NEWS

Record-breaking front-nine 28 boosts Kite to Day 1 lead at U.S. Senior Open

By Larry Lage
Published on
Record-breaking front-nine 28 boosts Kite to Day 1 lead at U.S. Senior Open

LAKE ORION, Mich. -- Tom Kite set a U.S. Senior Open record with a 28 on the front nine at Indianwood and finished a 5-under 65 on Thursday.

Corey Pavin's sixth birdie on his 17th hole pulled him into a tie atop the leaderboard, but a penalty pushed him back to the pack after completing his first round.

Pavin hit a chip after his ball moved back a fraction of an inch when he grounded his club on his 14th hole and that later cost him two strokes.

"Yeah, I agree," he said after watching slow-motion replays of the infraction with officials in a TV trailer.

That setback put Bernhard Langer and Lance Ten Broeck in second place, one shot behind Kite. It pushed Pavin into a five-way tie for fourth with Fred Funk, Jeff Sluman, Tom Pernice Jr. and Mikael Hogberg at 3-under 67.

"Still a very good score," Pavin said. "I just like the way I played. That's the important thing now. There's three more rounds and lots of time to make it up and lots of golf left."

Kite, who matched the lowest nine-hole score of his career on the front nine, is confident his window to win on the Champions Tour hasn't closed.
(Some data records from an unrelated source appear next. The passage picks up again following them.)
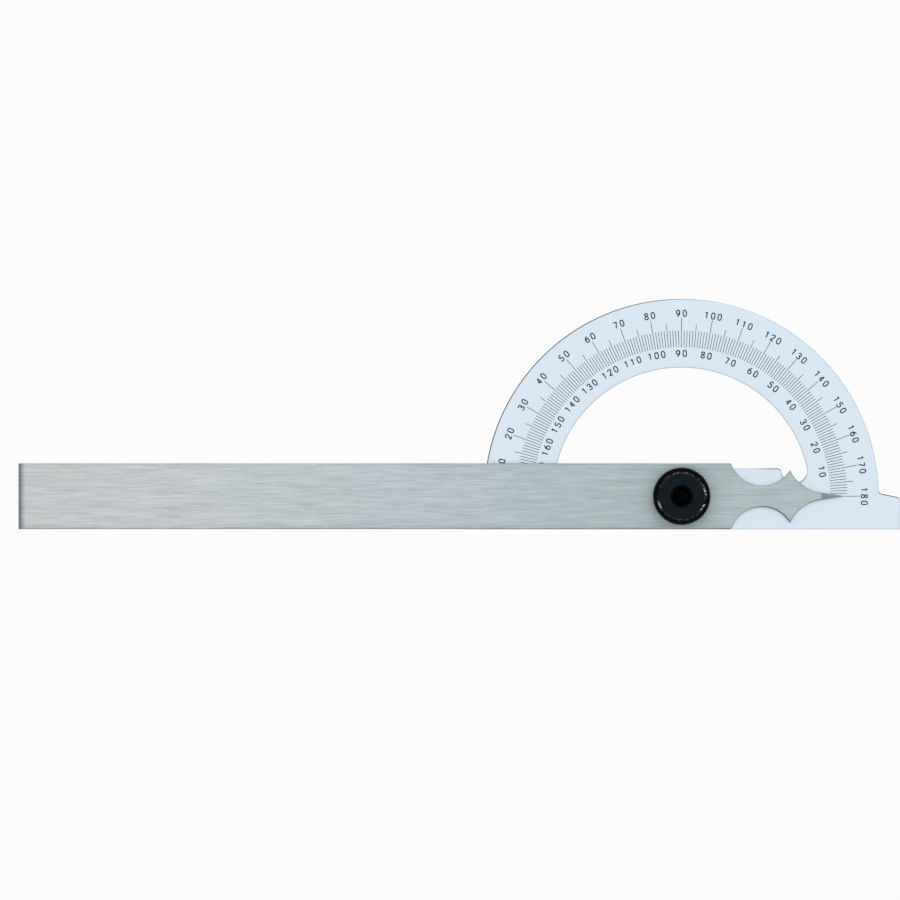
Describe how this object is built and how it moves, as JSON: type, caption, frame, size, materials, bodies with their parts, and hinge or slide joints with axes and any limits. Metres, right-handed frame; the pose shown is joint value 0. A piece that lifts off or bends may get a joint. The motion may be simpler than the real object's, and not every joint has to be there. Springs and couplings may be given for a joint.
{
  "type": "protractor",
  "caption": "Flat steel protractor: a half-round degree scale with a long pointed rule that swings on a stud and is locked by a knurled nut.",
  "frame": {"origin": "centre of the degree scale, on the stud's axis, at the flat back of the scale plate", "axes": "+X along the base bar towards the pointer as stored, +Y towards the top of the arc, +Z out of the marked face, along the stud"},
  "size_m": [0.2679, 0.0701, 0.0117],
  "materials": {
    "plate": "satin chrome on steel",
    "rule": "brushed lengthwise",
    "stud": "black oxide on turned steel, ground bright where it is flush in the plate's back",
    "spring": "tempered strip",
    "washer": "bright zinc",
    "nut": "black oxide on knurled steel",
    "marks": "dark enamel that fills the degree lines and numbers"
  },
  "bodies": {
    "scale": {"scale_plate": "plate", "pivot_stud": "stud", "disc_spring": "spring"},
    "rule": {"rule": "rule"},
    "washer": {"thrust_washer": "washer"},
    "nut": {"clamp_nut": "nut"}
  },
  "joints": [
    {"name": "rule_swing", "type": "hinge", "parent": "scale", "child": "rule", "pos_m": [0, 0, 0], "axis": [0, 0, 1], "continuous": true},
    {"name": "washer_lift", "type": "slide", "parent": "scale", "child": "washer", "axis": [0, 0, 1], "range_m": [0, 0.0008001], "deforming": ["disc_spring"]},
    {"name": "nut_turn", "type": "hinge", "parent": "washer", "child": "nut", "pos_m": [0, 0, 0], "axis": [0, 0, 1], "range_deg": [0, 360]}
  ],
  "couplings": [
    {"joint": "washer_lift", "follows": "nut_turn", "m_per_rad": 0.00012732}
  ]
}
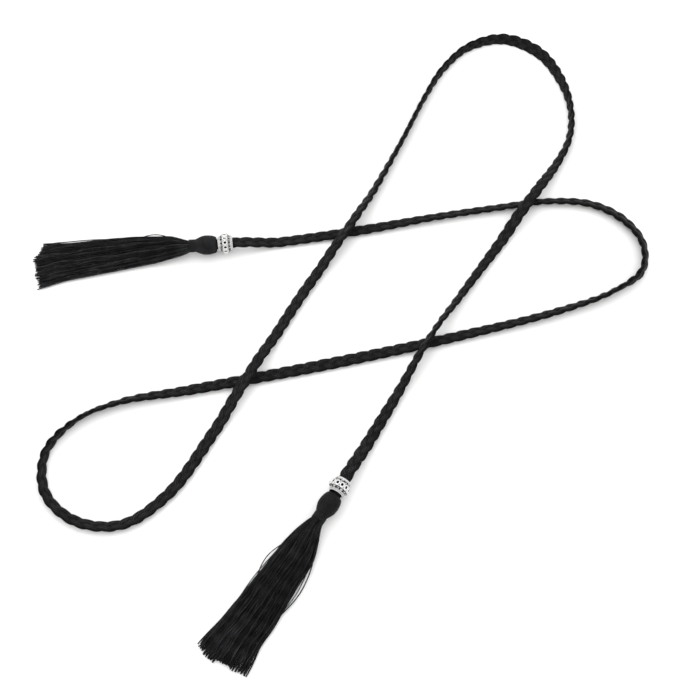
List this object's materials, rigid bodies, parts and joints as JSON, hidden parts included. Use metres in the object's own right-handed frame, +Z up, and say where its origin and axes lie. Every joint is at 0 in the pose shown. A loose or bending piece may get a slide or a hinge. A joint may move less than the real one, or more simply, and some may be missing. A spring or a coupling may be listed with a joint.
{
  "type": "braided belt",
  "caption": "Braided tie belt of black cord laid flat in open crossing loops, each end running through a silver openwork bead into a tassel with a round head and a fanned skirt.",
  "frame": {"origin": "on the surface that the belt lies on, under the middle of its bounding box", "axes": "+Z up from the surface, +Y towards the far side of the laid belt, along its longest extent, +X to the right, so that the left tassel points to -X and the lower tassel to -X and -Y"},
  "size_m": [0.3674, 0.4156, 0.0128],
  "materials": {
    "braid": "satin",
    "thread": "satin",
    "tie_thread": "satin",
    "silver": "antiqued"
  },
  "bodies": {
    "root": {"braided_cord": "braid", "bead_left": "silver", "bead_lower": "silver", "tassel_left": "thread", "tassel_lower": "thread", "neck_tie_left": "tie_thread", "neck_tie_lower": "tie_thread"}
  },
  "joints": []
}
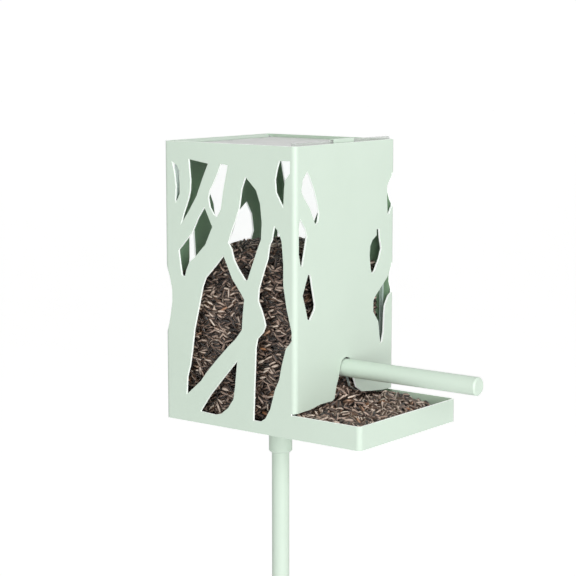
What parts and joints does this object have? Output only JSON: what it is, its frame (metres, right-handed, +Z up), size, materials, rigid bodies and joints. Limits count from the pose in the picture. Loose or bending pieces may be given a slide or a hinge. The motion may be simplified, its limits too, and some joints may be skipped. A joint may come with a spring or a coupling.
{
  "type": "bird feeder on pole",
  "caption": "Square sheet-steel bird feeder with cut-out branches, clear seed insert, front tray, round perch and hinged clear lid, turning on a pole with a ground spike.",
  "frame": {"origin": "on the pole's axis at ground level, where the ground spike meets the lowest tube", "axes": "+Z up along the pole, +X from the pole over the tray along the perch, +Y to the hopper's right-hand wall as a bird on the perch would have it on its right"},
  "size_m": [0.3235, 0.165, 1.4039],
  "materials": {
    "mint_paint": "fine satin powder coat, pale mint green",
    "clear_acrylic": "clear, polished, with faintly green edges",
    "satin_acrylic": "clear sheet with a satin face, pale grey at a low angle",
    "sunflower_seeds": "dry striped seed husks, dark grey-brown and tan",
    "screw_steel": "plain stainless fasteners",
    "spike_steel": "zinc-plated bar",
    "nylon": "natural white nylon"
  },
  "bodies": {
    "pole": {"ground_spike": "spike_steel", "pole_lower": "mint_paint", "pole_middle": "mint_paint", "pole_upper": "mint_paint", "pole_joiner_lower": "spike_steel", "pole_joiner_upper": "spike_steel", "pole_cap": "nylon"},
    "head": {"casing": "mint_paint", "base_plate": "mint_paint", "pole_socket": "mint_paint", "socket_screws": "screw_steel", "socket_nuts": "screw_steel", "socket_set_screw": "screw_steel", "insert_locators": "mint_paint", "pane_left": "clear_acrylic", "pane_right": "clear_acrylic", "pane_front": "clear_acrylic", "pane_back": "clear_acrylic", "perch": "mint_paint", "perch_plug": "mint_paint", "perch_insert": "screw_steel", "perch_washer": "screw_steel", "perch_screw": "screw_steel", "hinge_lugs": "mint_paint", "hinge_pin": "screw_steel", "hopper_seeds": "sunflower_seeds", "tray_seeds": "sunflower_seeds"},
    "lid": {"lid_pane": "satin_acrylic", "lid_barrel": "mint_paint", "lid_rivets": "screw_steel", "lid_grip": "mint_paint"}
  },
  "joints": [
    {"name": "head_swivel", "type": "hinge", "parent": "pole", "child": "head", "pos_m": [0, 0, 0.88], "axis": [0, 0, 1], "continuous": true},
    {"name": "lid_hinge", "type": "hinge", "parent": "head", "child": "lid", "pos_m": [-0.0765, 0, 1.1765], "axis": [0, -1, 0], "range_deg": [0, 130]}
  ]
}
The 62-year-old Kite expects players like him to have success more than a decade into their career on the 50-and-over circuit because they're staying in shape and relentlessly working on their game.
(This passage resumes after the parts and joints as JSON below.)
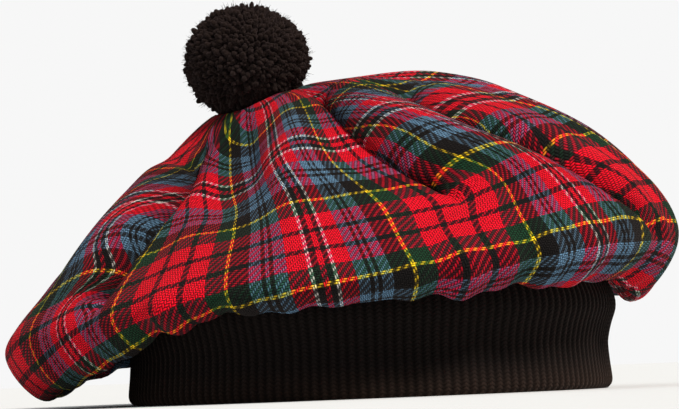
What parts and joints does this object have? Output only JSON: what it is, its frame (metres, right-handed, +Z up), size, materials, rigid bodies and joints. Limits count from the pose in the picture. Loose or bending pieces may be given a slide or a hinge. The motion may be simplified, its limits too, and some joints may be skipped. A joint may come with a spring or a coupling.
{
  "type": "tam o shanter",
  "caption": "Soft tartan wool tam o shanter with a wide gathered crown, a black ribbed knit headband and a black wool pompom.",
  "frame": {"origin": "middle of the hat's bounding box, on the surface that the rim rests on", "axes": "+Z up out of the crown, -Y to the hat's front, -X to the side where the crown hangs lower and +X to the side where it stands higher"},
  "size_m": [0.267, 0.2406, 0.1567],
  "materials": {
    "tartan_cloth": "matt twill tartan in red, green, blue, black, yellow and white",
    "ribbed_knit": "matt black rib knit",
    "wool_pile": "matt black cut yarn pile"
  },
  "bodies": {
    "root": {"crown": "tartan_cloth", "headband": "ribbed_knit", "pompom": "wool_pile"}
  },
  "joints": []
}
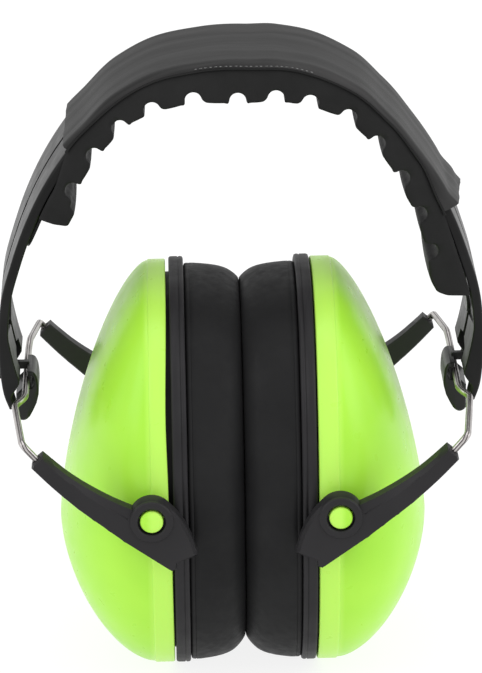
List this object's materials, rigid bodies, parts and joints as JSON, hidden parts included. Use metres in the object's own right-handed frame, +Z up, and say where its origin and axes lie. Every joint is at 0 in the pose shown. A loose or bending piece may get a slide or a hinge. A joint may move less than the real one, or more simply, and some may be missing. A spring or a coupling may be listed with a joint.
{
  "type": "earmuff hearing protector",
  "caption": "Folding over-head hearing protector: domed ear cups on pivoting yoke arms, steel wire bails, an arched plastic band and a scalloped head pad.",
  "frame": {"origin": "the middle of the object's footprint, on the surface it stands on, midway between the two ear cups", "axes": "+Z up through the crown of the band, +X to the viewer's right (towards the right cup), -Y towards the front"},
  "size_m": [0.106, 0.0848, 0.1393],
  "materials": {
    "band_plastic": "moulded black plastic, satin to gloss",
    "pad_skin": "soft matt leatherette over foam",
    "cover_leatherette": "smooth satin leatherette",
    "clip_plastic": "moulded black plastic, satin",
    "steel_wire": "bright nickel-plated spring wire",
    "arm_plastic": "moulded black plastic, fine satin",
    "lime_plastic": "glossy lime green moulding",
    "rim_plastic": "moulded black plastic, satin",
    "liner_foam": "open-cell acoustic foam",
    "liner_cloth": "thin woven cloth",
    "cushion_skin": "smooth soft sealing-ring skin"
  },
  "bodies": {
    "headband": {"headband_frame": "band_plastic", "head_pad_base": "band_plastic", "head_pad_cushion": "pad_skin", "head_pad_cover": "cover_leatherette"},
    "slider_left": {"wire_clip_left": "clip_plastic"},
    "bail_left": {"wire_bail_left": "steel_wire", "yoke_arm_front_left": "arm_plastic", "yoke_arm_back_left": "arm_plastic"},
    "cup_left": {"cup_shell_left": "lime_plastic", "cup_rim_plate_left": "rim_plastic", "sound_liner_left": "liner_foam", "liner_cover_left": "liner_cloth", "cushion_backing_plate_left": "rim_plastic", "ear_cushion_left": "cushion_skin"},
    "slider_right": {"wire_clip_right": "clip_plastic"},
    "bail_right": {"wire_bail_right": "steel_wire", "yoke_arm_front_right": "arm_plastic", "yoke_arm_back_right": "arm_plastic"},
    "cup_right": {"cup_shell_right": "lime_plastic", "cup_rim_plate_right": "rim_plastic", "sound_liner_right": "liner_foam", "liner_cover_right": "liner_cloth", "cushion_backing_plate_right": "rim_plastic", "ear_cushion_right": "cushion_skin"}
  },
  "joints": [
    {"name": "size_slide_left", "type": "slide", "parent": "headband", "child": "slider_left", "axis": [0, 0, 1], "range_m": [0, 0.007]},
    {"name": "bail_fold_left", "type": "hinge", "parent": "slider_left", "child": "bail_left", "pos_m": [-0.0466, 0, 0.0652], "axis": [0, -1, 0], "range_deg": [-25, 56], "deforming": ["ear_cushion_left"]},
    {"name": "cup_level_left", "type": "hinge", "parent": "bail_left", "child": "cup_left", "pos_m": [-0.0199, 0, 0.0472], "axis": [0, 1, 0], "range_deg": [-26, 57]},
    {"name": "size_slide_right", "type": "slide", "parent": "headband", "child": "slider_right", "axis": [0, 0, 1], "range_m": [0, 0.007]},
    {"name": "bail_fold_right", "type": "hinge", "parent": "slider_right", "child": "bail_right", "pos_m": [0.0466, 0, 0.0652], "axis": [0, 1, 0], "range_deg": [-25, 56], "deforming": ["ear_cushion_right"]},
    {"name": "cup_level_right", "type": "hinge", "parent": "bail_right", "child": "cup_right", "pos_m": [0.0199, 0, 0.0472], "axis": [0, -1, 0], "range_deg": [-26, 57]}
  ],
  "couplings": [
    {"joint": "cup_level_left", "follows": "bail_fold_left", "ratio": 1},
    {"joint": "cup_level_right", "follows": "bail_fold_right", "ratio": 1}
  ]
}
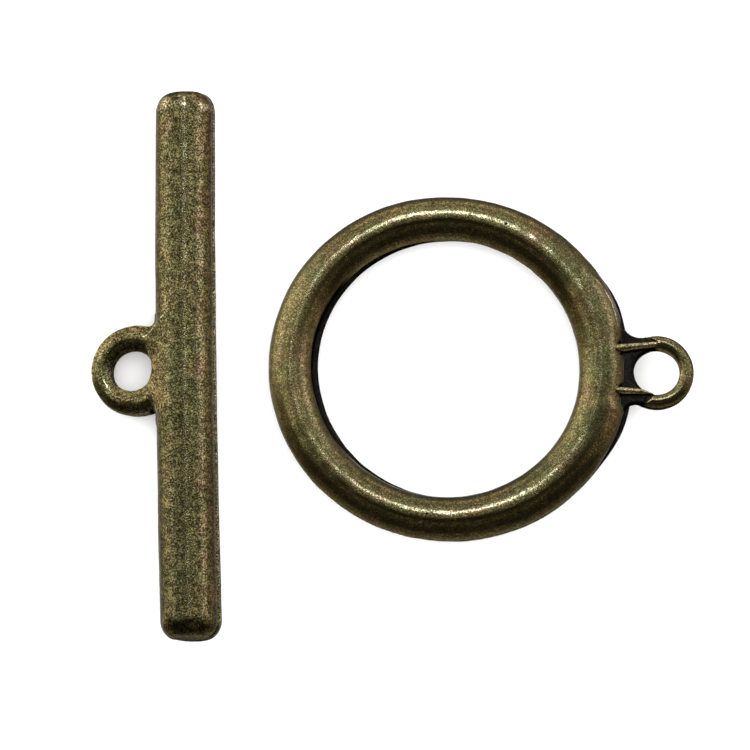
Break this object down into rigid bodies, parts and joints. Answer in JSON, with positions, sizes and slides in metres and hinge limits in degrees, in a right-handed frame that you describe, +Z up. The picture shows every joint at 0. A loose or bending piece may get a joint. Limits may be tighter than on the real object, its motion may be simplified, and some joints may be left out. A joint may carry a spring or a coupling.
{
  "type": "toggle clasp",
  "caption": "Toggle clasp in antique brass: a round bar with an eye on its side and a round ring with a small ribbed eye, lying side by side.",
  "frame": {"origin": "on the plane that both halves lie on, under the middle of the whole clasp's box", "axes": "+Z up from that plane; +Y along the toggle bar; +X from the bar across to the ring"},
  "size_m": [0.034, 0.0316, 0.0033],
  "materials": {
    "antique_brass_bar": "antiqued cast metal: worn dull brass over a dark patina, finely pitted",
    "antique_brass_ring": "antiqued cast metal: worn dull brass over a dark patina, finely pitted"
  },
  "bodies": {
    "root": {"toggle_bar": "antique_brass_bar", "toggle_ring": "antique_brass_ring"}
  },
  "joints": []
}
"You probably haven't read, but 60 is the new 40," Kite said.

Kite, whose season-best finish was a tie for second four months ago at the Toshiba Classic, hasn't won on the Champions Tour was in 2008.
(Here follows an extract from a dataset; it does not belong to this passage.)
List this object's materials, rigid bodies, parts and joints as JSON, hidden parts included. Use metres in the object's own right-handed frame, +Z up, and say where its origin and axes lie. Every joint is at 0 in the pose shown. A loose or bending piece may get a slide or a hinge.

He put himself in a position to end the drought on the front nine with an eagle from 155 yards at the 424-yard, par-4 No. 4 with a blind shot over a hill.

"The gallery let me know it went in the hole," Kite said. "So it must have run out nicely out of that semi-rough."

Kite also had five birdies before making the turn, leaving his playing partners -- Peter Jacobsen and Scott Simpson -- to marvel at his seven-under front nine.

"I felt like the Washington Generals playing against the Harlem Globetrotters out there," Jacobsen said. "He didn't miss a shot on the front nine."

Simpson said Kite played textbook golf to have his way with a course with tight fairways, thick rough and quick greens the USGA set up to be the hardest on the Champions Tour this year.

"I certainly didn't think there was a 28 out there," Simpson said.

Jacobsen, though, saw a breakout round coming from Kite after giving him lessons of sorts with Olin Browne recently at Pebble Beach.

"We gave him a couple ideas, and they worked last week and they obviously were still working," Jacobsen said. "We all know each other's games and each other's swings, so we can tell when something is a little off and help each other out."

Kite had the best nine-hole score in a USGA championship. There were seven 29s, including three at the U.S. Open, most recently by Vijay Singh in 2003. Olin Browne had the previous U.S. Senior Open record, shooting a 29 on the back nine in the third round last year at Inverness.

Kite scrambled to save pars on the back nine, especially when his drive at the 490-yard, par-4 12th -- perhaps the toughest hole on the course -- went left and into water. He recovered with a jaw-dropping approach from 209 yards that set him up with a 4-foot par-saving putt.

"That was probably the best shot I had all day," he said.

Kite's worst swing cost him a relatively comfortable cushion, heading into the second round. His tee shot at the 195-yard, par-3 17th landed in ankle-high rough on a decline to the left of the green. His flop shot went about 2 feet, leading to a double bogey that turned his three-shot lead into a one-stroke edge at the time.

"This golf course is tough enough it will bite you," Kite said. "Nobody's going to play 72 holes out here without having it jump up on a hole or two and kick `em in the rear, and it got me on 17. There are just some places that, if you miss it, you're going to pay the penalty."